Genesis 1, by contrast, is a beautiful song. Written in a poetic, liturgical style it tells a lovely and subversive story. The opening chapter of the Bible claims that the world is not made and ruled by the forces of nature or the all-intimidating Babylonian or Near Eastern gods, but by Israel’s God. He, the story declares, is the true and ultimate God, who creates not out of whim or weakness but as part of a powerful and wonderful plan.
The song tells of a loving, rejoicing, intimate Creator who is proclaiming and creating; who takes the chaos and forms it into something functional, beautiful, and life giving. It tells of a relationship that under-girds reality: power belongs to the Creator, and we are not merely nature but creation. This idea imbibes everything with purpose, hope, and possibility.

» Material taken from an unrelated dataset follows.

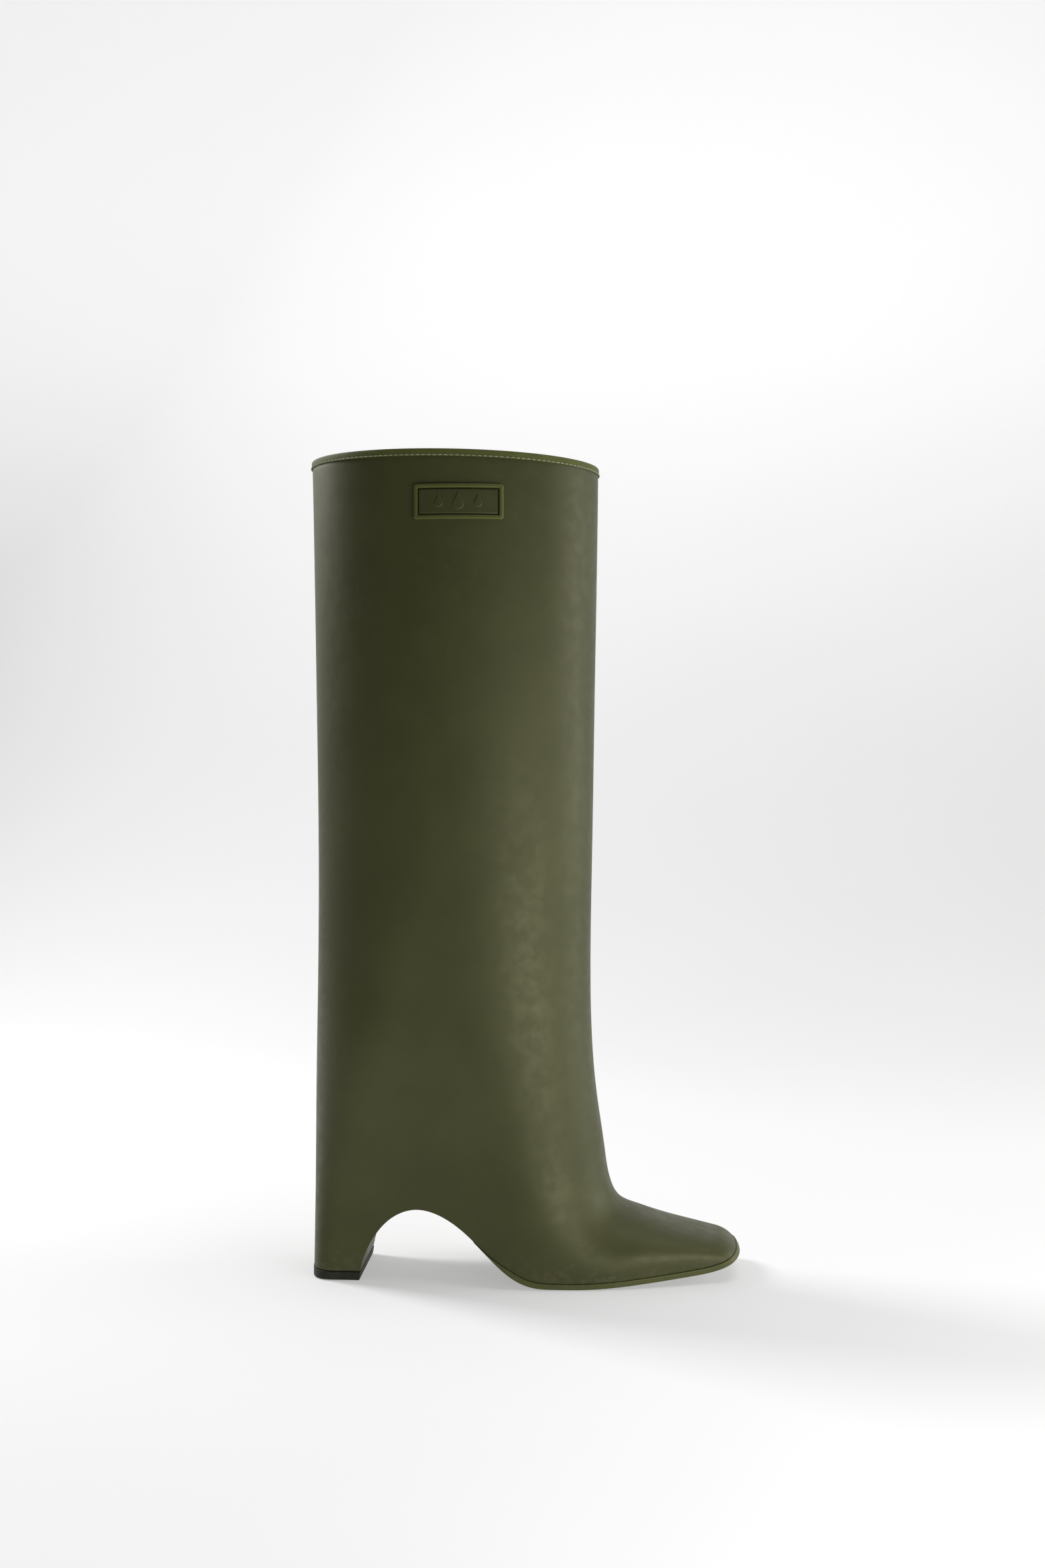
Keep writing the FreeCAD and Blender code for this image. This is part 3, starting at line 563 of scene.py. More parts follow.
class Shader:
    """A material with its principled shader, and short ways to add nodes to it."""

    def __init__(self, name, **constants):
        self.material = bpy.data.materials.new(name)
        self.material.use_nodes = True
        self.nodes = self.material.node_tree.nodes
        self.links = self.material.node_tree.links
        self.principled = self.nodes["Principled BSDF"]
        for socket, value in constants.items():
            self.principled.inputs[socket.replace("_", " ")].default_value = value
        self.place = self.nodes.new("ShaderNodeTexCoord").outputs["Object"]

    def node(self, kind, inputs, **settings):
        """Adds a node with its settings, and with values or links in its inputs. Gives its outputs."""
        node = self.nodes.new("ShaderNode" + kind)
        for name, value in settings.items():
            setattr(node, name, value)
        for socket, value in inputs.items():
            if hasattr(value, "is_output"):
                self.links.new(value, node.inputs[socket])
            else:
                node.inputs[socket].default_value = value
        return node.outputs

    def noise(self, size, detail=4.0, rough=0.55, stretch=(1, 1, 1), distortion=0.0):
        """Noise with features of a size in millimetres."""
        mapped = self.node("Mapping", {"Scale": stretch, "Vector": self.place})["Vector"]
        return self.node("TexNoise", {"Scale": 1 / (size * MM), "Detail": detail, "Roughness": rough,
                                      "Distortion": distortion, "Vector": mapped})["Fac"]

    def cells(self, size):
        return self.node("TexVoronoi", {"Scale": 1 / (size * MM), "Vector": self.place})["Distance"]

    def math(self, operation, first, second=0.0):
        return self.node("Math", {0: first, 1: second}, operation=operation)["Value"]

    def ranged(self, value, low, high, out_low=0.0, out_high=1.0):
        limits = {"From Min": low, "From Max": high, "To Min": out_low, "To Max": out_high}
        return self.node("MapRange", {**limits, "Value": value}, interpolation_type="SMOOTHSTEP")["Result"]

    def axis(self, name):
        return self.node("SeparateXYZ", {"Vector": self.place})[name]

    def round_shaft(self):
        """Distance round the shaft's axis, in metres."""
        off_axis = self.math("SUBTRACT", self.axis("X"), SHAFT_CENTRE_X * MM)
        turn = self.math("ARCTAN2", self.axis("Y"), off_axis)
        return self.math("MULTIPLY", turn, SHAFT_RADIUS * MM)

    def waves(self, distance, pitch):
        """A wave from -1 to 1 along a distance, with a pitch in millimetres."""
        return self.math("SINE", self.math("MULTIPLY", distance, 2 * math.pi / (pitch * MM)))

    def blend(self, factor, first, second):
        return self.node("Mix", {"Factor": factor, "A": first, "B": second}, data_type="RGBA")["Result"]

    def shades(self, value, low, high, dark, pale):
        """From one colour to another as the value rises."""
        return self.blend(self.ranged(value, low, high), dark, pale)

    def over(self, base, value, low, high, most, colour):
        """A base with more and more of a colour over it as the value rises."""
        return self.blend(self.ranged(value, low, high, 0.0, most), base, colour)

    def colour(self, value):
        self.links.new(value, self.principled.inputs["Base Color"])

    def rough(self, value, low, high):
        self.links.new(self.ranged(value, 0.3, 0.7, low, high), self.principled.inputs["Roughness"])

    def relief(self, *layers):
        """Bumps the surface by layers of (value, height in millimetres)."""
        normal = None
        for value, height in layers:
            inputs = {"Distance": height * MM, "Height": value}
            if normal:
                inputs["Normal"] = normal
            normal = self.node("Bump", inputs)["Normal"]
        self.links.new(normal, self.principled.inputs["Normal"])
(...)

For the Israelites in the ancient near east, this creation song was a subversive political and theological statement – a small and relatively powerless nation claiming an identity and reality which the invading powers could not touch. The song beautifully insists that we exist not by accident or by the whim of lazy, quarreling gods, but are called forth by a loving Creator with a long term plan for relationship, goodness, and life. We are not (ultimately) under the thumb of the gods and rulers of Babylon or Egypt, but image bearers of the Creator who has not for a moment lost track of his creative, redemptive plan.
The song ends with the Creator resting on the seventh day. This rest implies not exhaustion after much work, but a deity or king ‘coming to rest’ in the place where he will dwell and reign. In other words, what the Creator has made is not only a good home for His creation, but for Himself as well, and he is present here in a permanent sense.
Today we are so far removed from the questions and assumptions of this ancient world that we see little of this political and theological stake in the ground when we read chapter 1 of Genesis. We bring our own questions and needs to the text, assuming it is written with them in mind, and confused when they are not addressed.
When Old Testament scholar John Walton teaches on Genesis 1 he tells the story of building a house. He discusses blueprints and foundations, framework, plumbing, and wiring. He talks about the construction contracts and legal codes. It is quite boring, to be honest. All true no doubt, important and necessary, but factual rather than poetic.
But then he tells a second story, a story about a home. It takes place in the same physical space as the first story, but this is about a family moving in, years after the building itself was constructed. We imagine furniture and decorations being arranged, children making sure their favorite blankets and bears are in place, meals being eaten together, memories being made, a new family identity being formed.
Both stories are about the same building. The first, about the origin details of a house. The second, about the creation of a home. Likewise, Walton says, Genesis 1 is not about the scientific details of the origins of the universe, but the creation of a home that God forms within it. And more shocking still – a home in which he intends to dwell with us. Yes, God is the ultimate cause of all we see and know but the revolutionary message of Genesis 1 is theological – God has taken the house and given it a sacred function for both creation and Creator, a home in which he will dwell with us.